▶ [WHAT TO DO]: Among the lines below, list those containing the string "materials".

▶ [DATASET EXTRACT]:
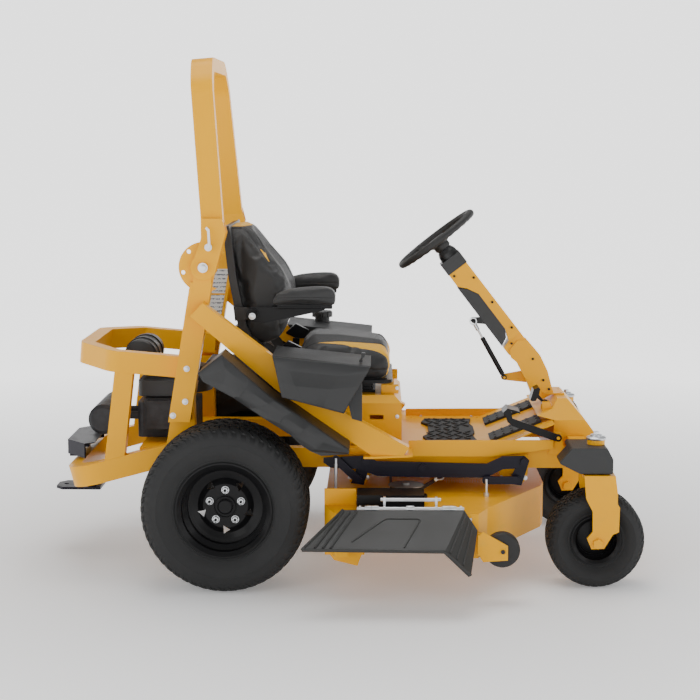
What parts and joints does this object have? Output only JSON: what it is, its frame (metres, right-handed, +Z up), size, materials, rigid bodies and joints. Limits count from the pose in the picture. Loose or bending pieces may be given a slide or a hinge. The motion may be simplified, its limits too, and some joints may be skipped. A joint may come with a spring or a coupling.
{
  "type": "zero turn mower",
  "caption": "Ride-on zero turn mower with steering wheel, folding roll-over hoop, sprung seat with flip-up arms, swivelling front wheels and a height-adjustable side-discharge cutting deck.",
  "frame": {"origin": "middle of the footprint's bounding box, on the ground", "axes": "+X forward, the way the machine drives; +Y to the operator's left; +Z up"},
  "size_m": [2.154, 1.616, 1.8471],
  "materials": {
    "yellow_paint": "gloss powder coat",
    "black_plastic": "textured",
    "tyre_rubber": "matte",
    "black_paint": "satin",
    "link_paint": "satin e-coat",
    "soft_grip": "matte",
    "seat_vinyl": "grained vinyl",
    "zinc_plate": "zinc plated",
    "blade_steel": "worn",
    "cast_aluminium": "as cast"
  },
  "bodies": {
    "chassis": {"main_frame": "yellow_paint", "chassis_hardware": "zinc_plate", "steering_covers": "black_plastic", "floor_pan": "yellow_paint", "floor_mats": "soft_grip", "seat_box": "yellow_paint", "front_body": "yellow_paint", "rops_uprights": "yellow_paint", "bumper_upper_loop": "yellow_paint", "bumper_lower_loop": "yellow_paint", "hitch_and_guard": "link_paint", "engine_block": "cast_aluminium", "engine_shroud": "black_plastic", "transaxles": "cast_aluminium", "fenders": "black_plastic", "side_pods": "black_plastic", "seat_suspension": "black_paint"},
    "seat": {"seat_pan": "black_paint", "seat_cushion": "seat_vinyl"},
    "backrest": {"backrest_shell": "seat_vinyl", "backrest_cushion": "seat_vinyl"},
    "column": {"upper_column": "yellow_paint", "column_trim": "black_plastic"},
    "steering_wheel": {"steering_wheel": "soft_grip"},
    "strut_cylinder": {"strut_cylinder": "black_paint"},
    "strut_rod": {"strut_rod": "zinc_plate"},
    "rops_hoop": {"rops_hoop": "yellow_paint"},
    "lock_pin_right": {"rops_lock_pin_right": "zinc_plate"},
    "lock_pin_left": {"rops_lock_pin_left": "zinc_plate"},
    "crankshaft": {"crankshaft": "blade_steel"},
    "deck": {"deck_shell": "yellow_paint", "deck_drive": "black_paint", "deck_hardware": "zinc_plate"},
    "chute": {"discharge_chute": "black_plastic"},
    "front_lift_crank": {"front_lift_crank": "link_paint"},
    "rear_lift_crank": {"rear_lift_crank": "link_paint"},
    "lift_bars": {"lift_bars": "link_paint"},
    "drive_pedal": {"drive_pedal": "black_paint"},
    "deck_lift_pedal": {"deck_lift_pedal": "black_paint"},
    "throttle_lever": {"throttle_lever": "black_plastic"},
    "fuel_cap": {"fuel_cap": "black_plastic"},
    "rear_wheel_right": {"rear_tyre_right": "tyre_rubber", "rear_rim_right": "black_paint"},
    "caster_right": {"caster_fork_right": "yellow_paint"},
    "front_wheel_right": {"front_tyre_right": "tyre_rubber", "front_rim_right": "black_paint"},
    "armrest_right": {"armrest_bracket_right": "black_paint", "armrest_pad_right": "seat_vinyl"},
    "anti_scalp_right": {"anti_scalp_wheel_right": "soft_grip"},
    "rear_wheel_left": {"rear_tyre_left": "tyre_rubber", "rear_rim_left": "black_paint"},
    "caster_left": {"caster_fork_left": "yellow_paint"},
    "front_wheel_left": {"front_tyre_left": "tyre_rubber", "front_rim_left": "black_paint"},
    "armrest_left": {"armrest_bracket_left": "black_paint", "armrest_pad_left": "seat_vinyl"},
    "anti_scalp_left": {"anti_scalp_wheel_left": "soft_grip"},
    "spindle_right": {"spindle_right": "blade_steel"},
    "spindle_middle": {"spindle_middle": "blade_steel"},
    "spindle_left": {"spindle_left": "blade_steel"}
  },
  "joints": [
    {"name": "rear_wheel_right_spin", "type": "hinge", "parent": "chassis", "child": "rear_wheel_right", "pos_m": [-0.386, -0.444, 0.292], "axis": [0, 1, 0], "continuous": true},
    {"name": "caster_right_swivel", "type": "hinge", "parent": "chassis", "child": "caster_right", "pos_m": [0.907, -0.4, 0.408], "axis": [0, 0, 1], "range_deg": [-85, 85]},
    {"name": "front_wheel_right_spin", "type": "hinge", "parent": "caster_right", "child": "front_wheel_right", "pos_m": [0.907, -0.4, 0.17], "axis": [0, 1, 0], "continuous": true},
    {"name": "armrest_right_flip", "type": "hinge", "parent": "backrest", "child": "armrest_right", "pos_m": [-0.309, -0.227, 0.932], "axis": [0, -1, 0], "range_deg": [0, 90]},
    {"name": "anti_scalp_right_spin", "type": "hinge", "parent": "deck", "child": "anti_scalp_right", "pos_m": [0.567, -0.622, 0.179], "axis": [0, 1, 0], "continuous": true},
    {"name": "rear_wheel_left_spin", "type": "hinge", "parent": "chassis", "child": "rear_wheel_left", "pos_m": [-0.386, 0.588, 0.292], "axis": [0, 1, 0], "continuous": true},
    {"name": "caster_left_swivel", "type": "hinge", "parent": "chassis", "child": "caster_left", "pos_m": [0.907, 0.544, 0.408], "axis": [0, 0, 1], "range_deg": [-85, 85]},
    {"name": "front_wheel_left_spin", "type": "hinge", "parent": "caster_left", "child": "front_wheel_left", "pos_m": [0.907, 0.544, 0.17], "axis": [0, 1, 0], "continuous": true},
    {"name": "armrest_left_flip", "type": "hinge", "parent": "backrest", "child": "armrest_left", "pos_m": [-0.309, 0.371, 0.932], "axis": [0, -1, 0], "range_deg": [0, 90]},
    {"name": "anti_scalp_left_spin", "type": "hinge", "parent": "deck", "child": "anti_scalp_left", "pos_m": [0.567, 0.766, 0.179], "axis": [0, 1, 0], "continuous": true},
    {"name": "spindle_right_spin", "type": "hinge", "parent": "deck", "child": "spindle_right", "pos_m": [0.244, -0.368, 0.3], "axis": [0, 0, 1], "continuous": true},
    {"name": "spindle_middle_spin", "type": "hinge", "parent": "deck", "child": "spindle_middle", "pos_m": [0.414, 0.072, 0.3], "axis": [0, 0, 1], "continuous": true},
    {"name": "spindle_left_spin", "type": "hinge", "parent": "deck", "child": "spindle_left", "pos_m": [0.244, 0.512, 0.3], "axis": [0, 0, 1], "continuous": true},
    {"name": "seat_slide", "type": "slide", "parent": "chassis", "child": "seat", "axis": [1, 0, 0], "range_m": [-0.06, 0.06]},
    {"name": "backrest_recline", "type": "hinge", "parent": "seat", "child": "backrest", "pos_m": [-0.236, 0.072, 0.745], "axis": [0, 1, 0], "range_deg": [-15, 5]},
    {"name": "column_tilt", "type": "hinge", "parent": "chassis", "child": "column", "pos_m": [0.68, 0.072, 0.77], "axis": [0, 1, 0], "range_deg": [0, 25]},
    {"name": "steering_wheel_turn", "type": "hinge", "parent": "column", "child": "steering_wheel", "pos_m": [0.35979, 0.072, 1.1873], "axis": [-0.6088, 0, 0.7934], "range_deg": [-150, 150]},
    {"name": "strut_swing", "type": "hinge", "parent": "chassis", "child": "strut_cylinder", "pos_m": [0.619, 0.066, 0.667], "axis": [0, 1, 0], "range_deg": [0, 18]},
    {"name": "strut_slide", "type": "slide", "parent": "strut_cylinder", "child": "strut_rod", "axis": [-0.4895, 0, 0.872], "range_m": [0, 0.041]},
    {"name": "rops_fold", "type": "hinge", "parent": "chassis", "child": "rops_hoop", "pos_m": [-0.466, 0.072, 1.115], "axis": [0, -1, 0], "range_deg": [0, 121]},
    {"name": "lock_pin_right_push", "type": "slide", "parent": "rops_hoop", "child": "lock_pin_right", "axis": [0, 1, 0], "range_m": [0, 0.011]},
    {"name": "lock_pin_left_push", "type": "slide", "parent": "rops_hoop", "child": "lock_pin_left", "axis": [0, -1, 0], "range_m": [0, 0.011]},
    {"name": "crankshaft_spin", "type": "hinge", "parent": "chassis", "child": "crankshaft", "pos_m": [-0.6, 0.072, 0.455], "axis": [0, 0, 1], "continuous": true},
    {"name": "deck_lift", "type": "slide", "parent": "chassis", "child": "deck", "axis": [0, 0, -1], "range_m": [0, 0.075]},
    {"name": "chute_hinge", "type": "hinge", "parent": "deck", "child": "chute", "pos_m": [0.254, -0.63, 0.32], "axis": [-1, 0, 0], "range_deg": [0, 100]},
    {"name": "front_lift_swing", "type": "hinge", "parent": "chassis", "child": "front_lift_crank", "pos_m": [0.637, 0.072, 0.356], "axis": [0, -1, 0], "range_deg": [0, 42]},
    {"name": "rear_lift_swing", "type": "hinge", "parent": "chassis", "child": "rear_lift_crank", "pos_m": [0.074, 0.072, 0.356], "axis": [0, -1, 0], "range_deg": [0, 42]},
    {"name": "lift_bar_swing", "type": "hinge", "parent": "front_lift_crank", "child": "lift_bars", "pos_m": [0.664, 0.072, 0.42], "axis": [0, 1, 0], "range_deg": [0, 42]},
    {"name": "drive_pedal_press", "type": "hinge", "parent": "chassis", "child": "drive_pedal", "pos_m": [0.76, -0.078, 0.592], "axis": [0, 1, 0], "range_deg": [0, 18], "stiffness_Nm_per_rad": 20, "springref_deg": -8.59},
    {"name": "deck_lift_pedal_press", "type": "hinge", "parent": "chassis", "child": "deck_lift_pedal", "pos_m": [0.788, -0.279, 0.5], "axis": [0, -1, 0], "range_deg": [0, 14], "stiffness_Nm_per_rad": 25, "springref_deg": -11.46},
    {"name": "throttle_lever_tilt", "type": "hinge", "parent": "chassis", "child": "throttle_lever", "pos_m": [0.085, -0.468, 0.80247], "axis": [0, 1, 0], "range_deg": [-20, 25]},
    {"name": "fuel_cap_twist", "type": "hinge", "parent": "chassis", "child": "fuel_cap", "pos_m": [-0.086, 0.632, 0.832], "axis": [0, 0, 1], "range_deg": [0, 90]}
  ],
  "couplings": [
    {"joint": "caster_left_swivel", "follows": "caster_right_swivel", "ratio": 1},
    {"joint": "steering_wheel_turn", "follows": "caster_right_swivel", "ratio": 1.75},
    {"joint": "strut_swing", "follows": "column_tilt", "ratio": 0.716},
    {"joint": "strut_slide", "follows": "column_tilt", "m_per_rad": 0.0928},
    {"joint": "front_lift_swing", "follows": "deck_lift", "rad_per_m": 9.6},
    {"joint": "rear_lift_swing", "follows": "deck_lift", "rad_per_m": 9.6},
    {"joint": "lift_bar_swing", "follows": "deck_lift", "rad_per_m": 9.6},
    {"joint": "spindle_right_spin", "follows": "spindle_middle_spin", "ratio": 1},
    {"joint": "spindle_left_spin", "follows": "spindle_middle_spin", "ratio": 1}
  ]
}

▶ [TASK RESPONSE]:
What parts and joints does this object have? Output only JSON: what it is, its frame (metres, right-handed, +Z up), size, materials, rigid bodies and joints. Limits count from the pose in the picture. Loose or bending pieces may be given a slide or a hinge. The motion may be simplified, its limits too, and some joints may be skipped. A joint may come with a spring or a coupling.
  "materials": {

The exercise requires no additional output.